The large sketches of Cupid and Psyche before Jupiter and A Feast of the Gods are characteristic of Laguerre’s composition and working method. The sketches seem likely to date from about 1720 but are currently unrelated to a specific project. The two designs show illusionistic skies filled with mythological characters. The first Cupid and Psyche before Jupiter reprises the subject-matter Laguerre had used in 1702 at Kiveton. As with the Kiveton drawing, the present sketch shows a multitude of figures seated on clouds, on the left hand side the figure of seated Minerva, on the right the figure of Mars and a seated figure of Mercury; in the centre of the composition Jupiter, with a large eagle at this feet, also identifiable are the figures of Venus, Bacchus and Hercules, Flora and Diana. Laguerre’s sketch is structured around architectural elements; as at Buckingham House, Telamons support an entablature and the cloud supporting Venus and her attendants break onto the wallspace, suggesting the scheme was also designed to include the decoration of the rest of the room. Compositionally the sketch of Cupid and Psyche is close to the work Laguerre carried out at Blenheim Palace.

In about 1720 Laguerre was commissioned to complete the decoration of the Saloon at Blenheim Palace. The ceiling depicted the Triumph of the Duke of Marlborough and was completed in roughly 1720. The composition and approach – particularly the vertical dynamism - are similar: the seated figure of Britannia on the left of the composition is close to the figure of Minerva on the left of Cupid and Psyche before Jupiter.

The ceiling design of The Feast of the Gods is even more architectonic. The assemblage of gods – identical to the figures found in Cupid and Psyche before Jupiter – are shown bursting through a frieze of Telamons supporting an entablature. The riotous composition displays the illusionistic grandeur of Laguerre’s most mature compositions. Narratively the pair of designs are closely related and clearly formed part of a programme of decoration for two conjoining rooms. The architectural decoration is also similar in both designs, but the visual emphasis is slightly different. In Cupid and Psyche before Jupiter, the action is more condensed and immediate suggesting the design is for a smaller room than The Feast of the Gods.
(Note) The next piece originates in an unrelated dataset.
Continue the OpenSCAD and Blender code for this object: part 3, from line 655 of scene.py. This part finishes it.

Unlike Thornhill, Laguerre produced few oil sketches and even fewer drawings. An anecdote related by Joseph Highmore, suggests the reason for this paucity: ‘Burleigh House is adorned with the paintings of several masters, among others, of Cheron and Laguerre; these two were employed on different apartments. At their arrival, Cheron opened his chest of drawings after the life, such as academy figures, draperies &c. and Lord Exeter observing that Laguerre produced nothing of this kind, asked him where was his box of drawings. Laguerre, pointing to his head, answered, ‘I carry them all here.'[6] It suggests that the present grand bozetti were made specifically for a demanding client and underlines their rarity and importance.
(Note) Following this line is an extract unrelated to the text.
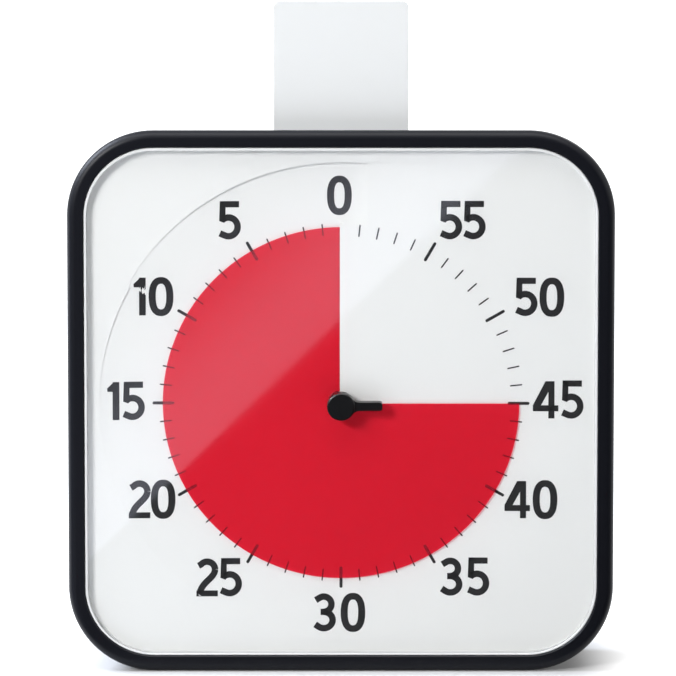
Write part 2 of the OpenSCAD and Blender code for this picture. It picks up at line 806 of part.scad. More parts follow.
// ---------------------------------------------------------------- rear cover and its door

slope = taper / (cover_top - back_z);
beta = atan(slope);
arc_t = cover_step + (cover_top - back_z - back_r) * slope + back_r / cos(beta);

// Region inside the cover's side, drawn in by `inset`; x is the distance from the body's outline
module side_region(inset) {
    r = back_r - inset;
    c = [arc_t, back_z + back_r];
    tangent = c - r * [cos(beta), sin(beta)];
    polygon([[cover_step + inset / cos(beta), cover_top], tangent, c, [arc_t + eps, c[1]],
        [arc_t + eps, cover_top]]);
    intersection() {
        translate(c) circle(r);
        polygon([c + [eps, r / 2], c - 2 * r * [cos(beta), sin(beta)] + [0, r / 2], c - [2 * r, 3 * r],
            c - [-eps, 3 * r]]);
    }
}

cup_wall = 1.9;                       // wall round each magnet
door_t = 1.7;
door_half_x = cradle_x + 1.6;
door_half_y = cradle_half + 1.8;
door_gap = 0.3;
groove_r = 3.4;                       // thumb groove of the door
groove_l = 18;
groove_in = 2.6;
hinge_y = cell_y - door_half_y + door_t / 2;
hinge_z = back_z + 0.1 + door_t / 2;
slot_half = card_t / 2 + 0.35;
card_z = chassis_back - 2.4;
card_gap = 0.6;                       // free space beside the card, on each side
pocket_wall = 1;
boss_r = 5.2;
boss_top = post_back - seam;
head_r = 2.9;
counter_depth = 4;
head_t = 2.2;
screw_short = 1.2;                   // the case screws end this far behind the chassis plate
counter_z = post_back - counter_depth;
head_top = counter_z - seam / 2;
pivot_z = -foot_w / 2 - 7.5;
bay_top = foot_t + 0.4;
bay_wall = 2.2;
foot_boss_r = 4.4;
foot_boss_h = 5;
bay_back = -20;
bay_front = chassis_back - fit_gap;
pin_r = 1.5;                          // the part of a foot pin that is pressed into the cover
pivot_r = 2;                          // the part of a foot pin that carries the foot
pin_head_r = 3.5;
pin_head_t = 1.1;
pin_l = 6;
pivot_play = 0.3;
pin_recess = 0.7;                     // the pin's head lies this far inside the foot's counterbore
bay_end = 1.6;
lip_back = -3;

module keyhole() {
    run = hang_r + 7;
    translate([0, hang_y]) {
        circle(hang_r);
        translate([-hang_slot / 2, 0]) square([hang_slot, run]);
        translate([0, run]) circle(hang_slot / 2);
    }
}

module cover_shell() {
    sweep_round() difference() {
        side_region(0);
        side_region(wall);
    }
    plate(arc_t - 0.5, back_z + wall, back_z);
}

module rear_cover() {
    slab = back_z + wall;
    color("#26272b") stand() difference() {
        union() {
            difference() {
                cover_shell();
                // bay for the folded feet
                span([-bay_x, -1, bay_back - 12], [bay_x, bay_top, lip_back]);
            }
            // lip that stands on the table, bay roof and its two ends
            span([-bay_x, 0, lip_back], [bay_x, plate_in - fit_gap, cover_top]);
            span([-bay_x - bay_end, 0.4, lip_back], [bay_x + bay_end, bay_top + 1, bay_front]);
            span([-bay_x - bay_end, bay_top, bay_back],
                 [bay_x + bay_end, bay_top + bay_wall, bay_front]);
            for (s = [-1, 1])
                span([s * (bay_x + bay_end / 2) - bay_end / 2, 0.4, bay_back],
                     [s * (bay_x + bay_end / 2) + bay_end / 2, bay_top + 1, bay_front]);
            for (s = [-1, 1]) translate([s * foot_x, bay_top + bay_wall - eps, pivot_z])
                rotate([-90, 0, 0]) cylinder(r = foot_boss_r, h = foot_boss_h);
            // battery cradle and the thicker field round the door
            span([-cradle_x - cradle_wall, cell_y - cradle_half - cradle_wall, back_z + 1],
                 [cradle_x + cradle_wall, cell_y + cradle_half + cradle_wall, cell_z + cradle_half + cradle_wall]);
            span([-door_half_x - 2.4, cell_y - door_half_y - 2.2, back_z + 1],
                 [door_half_x + 2.4, cell_y + door_half_y + 2.2, back_z + 4]);
            // screw bosses and magnet cups
            for (p = screw_points) translate(p) rod(boss_r, boss_top, back_z + 1);
            for (x = [-1, 1], y = [-1, 1]) translate([x * magnet_off, mid_y + y * magnet_off])
                rod(magnet_r + cup_wall, back_z + magnet_t + 2, back_z + 1);
            // thicker field round the volume wheel
            span([-volume_x - 8, volume_y - 12, back_z + 1], [-volume_x + 2.3, volume_y + 12, back_z + 4.6]);
        }
        span([-cradle_x, cell_y - cradle_half, back_z - 1],
             [cradle_x, cell_y + cradle_half, cell_z + cradle_half]);
        span([-door_half_x - door_gap, cell_y - door_half_y - door_gap, back_z - 1],
             [door_half_x + door_gap, cell_y + door_half_y + door_gap, back_z + door_t + 0.2]);
        for (p = screw_points) translate(p) {
            rod(head_r + 0.6, counter_z, back_z - 1);
            rod(screw_r + 0.5, boss_top + 1, counter_z - 1);
        }
        for (x = [-1, 1], y = [-1, 1]) translate([x * magnet_off, mid_y + y * magnet_off])
            rod(magnet_r + 0.1, back_z + magnet_t + 0.3, back_z - 1);
        translate([0, 0, back_z - 1]) linear_extrude(wall + 2) keyhole();
        // finger scoop and slot of the volume wheel
        translate([-volume_x - 6, volume_y, back_z - 11]) rotate([0, 90, 0]) cylinder(r = 14, h = 12);
        span([-volume_x - volume_t / 2 - 0.6, volume_y - volume_r + 0.2, back_z - 1],
             [-volume_x + volume_t / 2 + 0.3, volume_y + volume_r - 0.2, back_z + 6]);
        // sound holes over the buzzer
        translate(buzzer_at) for (ring = [0 : 2], i = [0 : max(0, 6 * ring - 1)])
            rotate(ring == 0 ? 0 : 360 * i / (6 * ring)) translate([2.6 * ring, 0])
                rod(0.8, slab + 1, back_z - 1);
        // slot for the card in the top side
        span([-card_w / 2 - card_gap, body_h - 12, card_z - slot_half],
             [card_w / 2 + card_gap, body_h + 1, card_z + slot_half]);
        for (s = [-1, 1]) translate([s * foot_x, bay_top - 1, pivot_z])
            rotate([-90, 0, 0]) cylinder(r = pin_r + 0.02, h = pin_l + 1);
    }
}

module battery_door() {
    color("#26272b") stand() difference() {
        union() {
            span([-door_half_x, hinge_y, hinge_z - door_t / 2],
                 [door_half_x, cell_y + door_half_y, hinge_z + door_t / 2]);
            translate([-door_half_x, hinge_y, hinge_z]) rotate([0, 90, 0])
                cylinder(r = door_t / 2, h = 2 * door_half_x);
        }
        // thumb groove at the free edge
        translate([-groove_l / 2, cell_y + door_half_y - groove_in, back_z + 1 - groove_r])
            rotate([0, 90, 0]) cylinder(r = groove_r, h = groove_l);
    }
}

module case_screws() {
    color("#5c5e62") stand() for (p = screw_points) translate(p) {
        rod(screw_r, chassis_back - screw_short, head_top - eps);
        rod(head_r, head_top, head_top - head_t);
    }
}

module magnets() {
    color("#8a8d92") stand() for (x = [-1, 1], y = [-1, 1])
        translate([x * magnet_off, mid_y + y * magnet_off])
            rod(magnet_r, back_z + 0.2 + magnet_t, back_z + 0.2);
}

// ---------------------------------------------------------------- feet

module foot(side) {
    half = foot_w / 2;
    color("#202124") stand() translate([side * foot_x, 0, pivot_z]) rotate([-90, 0, 0]) difference() {
        linear_extrude(foot_t) {
            circle(half);
            translate([-half, 0]) square([foot_w, foot_reach - half]);
            translate([0, foot_reach - half]) circle(half);
        }
        translate([0, 0, -1]) cylinder(r = pivot_r + run_gap, h = foot_t + 2);
        translate([0, 0, -1]) cylinder(r = pin_head_r + fit_gap, h = 3);
        // grip groove near the tip
        translate([-half - 1, foot_reach - half, foot_t + 0.6]) rotate([0, 90, 0])
            cylinder(r = 1.4, h = foot_w + 2, $fn = 32);
    }
}

module foot_left() { foot(-1); }
module foot_right() { foot(1); }

module foot_pins() {
    color("#b9bcc0") stand() for (s = [-1, 1]) translate([s * foot_x, 0, pivot_z]) rotate([-90, 0, 0]) {
        translate([0, 0, pin_recess]) cylinder(r = pin_head_r, h = pin_head_t);
        translate([0, 0, pin_recess + pin_head_t - eps])
            cylinder(r = pivot_r, h = foot_t + pivot_play - pin_recess - pin_head_t);
        translate([0, 0, foot_t]) cylinder(r = pin_r, h = pin_l);
    }
}

// ---------------------------------------------------------------- card

card_low = body_h - card_depth;

module card_pocket() {
    half = card_w / 2 + card_gap;
    low = card_low - 0.05;
    top = body_h - cover_step - wall - 3;
    color("#3a3b3e") stand() difference() {
        span([-half - pocket_wall, low - pocket_wall, card_z - slot_half - pocket_wall],
             [half + pocket_wall, top, card_z + slot_half + pocket_wall]);
        span([-half, low, card_z - slot_half], [half, top + 1, card_z + slot_half]);
    }
}

module activity_card() {
    color("#f3f4f3") stand() translate([0, card_low, card_z - card_t / 2]) linear_extrude(card_t) {
        translate([-card_w / 2, 0]) square([card_w, card_h - card_r]);
        translate([-card_w / 2 + card_r, card_h - 2 * card_r]) square([card_w - 2 * card_r, 2 * card_r]);
        for (s = [-1, 1]) translate([s * (card_w / 2 - card_r), card_h - card_r]) circle(card_r);
    }
}

rim();
lens_ring();
lens();
front_frame();
dial_plate();
time_disc();
disc_hub();
knob();
spindle();
spindle_bush();
chassis();
movement_front();
movement_rear();
spindle_gear();
intermediate_gear();
rotor();
stator();
coil();
movement_screws();
circuit_board();
buzzer();
volume_pot();
volume_wheel();
battery();
battery_spring();
battery_contact();
battery_door();
rear_cover();
case_screws();
foot_left();
foot_right();
foot_pins();
magnets();
card_pocket();
activity_card();
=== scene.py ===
# %% [markdown]
# # A visual countdown timer
#
# A square desk timer for a classroom: a black plastic case, a white dial with minutes printed round
# it, and a thin red disc that sinks through a slit in the dial as the time runs out. The solid parts
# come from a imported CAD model. This script gives them smooth edges, printing and finishes, and builds
# again the few pieces that need a finer surface than a CAD mesh has: the case screws, the rim, the
# red disc and the knob. The frame is in metres, and its origin is in the middle of the base that
# stands on the table.

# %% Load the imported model
import json
import math

import bmesh
import bpy
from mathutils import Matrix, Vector


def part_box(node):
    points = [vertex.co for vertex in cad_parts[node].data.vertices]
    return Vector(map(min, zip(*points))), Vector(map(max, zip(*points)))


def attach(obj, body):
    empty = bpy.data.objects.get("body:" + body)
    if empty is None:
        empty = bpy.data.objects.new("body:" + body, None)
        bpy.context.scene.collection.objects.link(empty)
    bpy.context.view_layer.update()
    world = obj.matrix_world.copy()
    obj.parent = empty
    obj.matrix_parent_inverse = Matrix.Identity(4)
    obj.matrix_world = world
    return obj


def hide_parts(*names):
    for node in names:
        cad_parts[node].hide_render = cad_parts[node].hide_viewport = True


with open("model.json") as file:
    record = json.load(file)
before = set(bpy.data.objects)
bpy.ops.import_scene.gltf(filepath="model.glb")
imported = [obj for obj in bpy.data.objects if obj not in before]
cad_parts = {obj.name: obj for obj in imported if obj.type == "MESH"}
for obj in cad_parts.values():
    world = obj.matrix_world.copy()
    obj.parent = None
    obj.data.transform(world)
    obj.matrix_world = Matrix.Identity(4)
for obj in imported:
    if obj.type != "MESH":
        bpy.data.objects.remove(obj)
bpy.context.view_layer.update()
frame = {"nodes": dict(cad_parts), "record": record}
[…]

These two oil sketches first appeared on the market in June 1957 when they were with Appleby Brothers in London and attributed to James Thornhill. The canvases were with Hazlitt, Gooden & Fox by 1961 when they were sold separately to the great architectural historian John Harris and the eminent bibliophile Anthony Hobson. It was Harris who recognised that the canvases were by Laguerre by the time he lent The Feast of the Gods to the exhibition English Baroque Sketches: The Painted Interior in the Age of Thornhill held at Marble Hill in 1974. The Feast of the Gods was then lent to the important exhibition: Manners & Morals: Hogarth and British Painting 1700-1760 held at the Tate Gallery in 1987 as the single example of a great French Baroque ceiling design from the period.

These large sketches are two of the most ambitious surviving oil studies made by the most significant decorative history painter in Britain in the early eighteenth century. They neatly illustrate the prevailing fashion for Baroque, illusionistic decoration which dominated British interiors in the first decades of the eighteenth century. Laguerre was a highly important figure within the London art world and Vertue’s obituary notice stressed that he was: ‘a man of Good Judgement wellread in historys sacred & profane’ and he concluded: ‘From his Paintings most of the Present History painters learnt the Manner of such works.’[7] This is a significant observation and underscores the centrality of Laguerre to a generation of ‘History’ painters.


  1. G. Vertue, eds. L. Cust and A. Hind, ‘The Notebooks of George Vertue’, The Walpole Society, London, 1929-47, III, pp.125-6. 
  2. G. Vertue, eds. L. Cust and A. Hind, ‘The Notebooks of George Vertue’, The Walpole Society, London, 1929-47, III, pp.125-6.
  3. For the fullest discussion of Laguerre as a decorative painter, see: Edward Croft-Murray, Decorative Painting: In England 1537-1837, London, 1962, I, pp.61-68 and 250-4. 
  4. Norbert Lynton, ‘Laguerre at Kiveton’, The Burlington Magazine, vol.98, no.639, 1956, pp.204-207. 
  5. Norbert Lynton, ‘Laguerre at Kiveton’, The Burlington Magazine, vol.98, no.639, 1956, p.205.
  6. The Gentleman’s Magazine, LXXXVI, part 1, April, 1816, p.302. 
  7. G. Vertue, eds. L. Cust and A. Hind, ‘The Notebooks of George Vertue’, The Walpole Society, London, 1929-47, III, pp.125-6.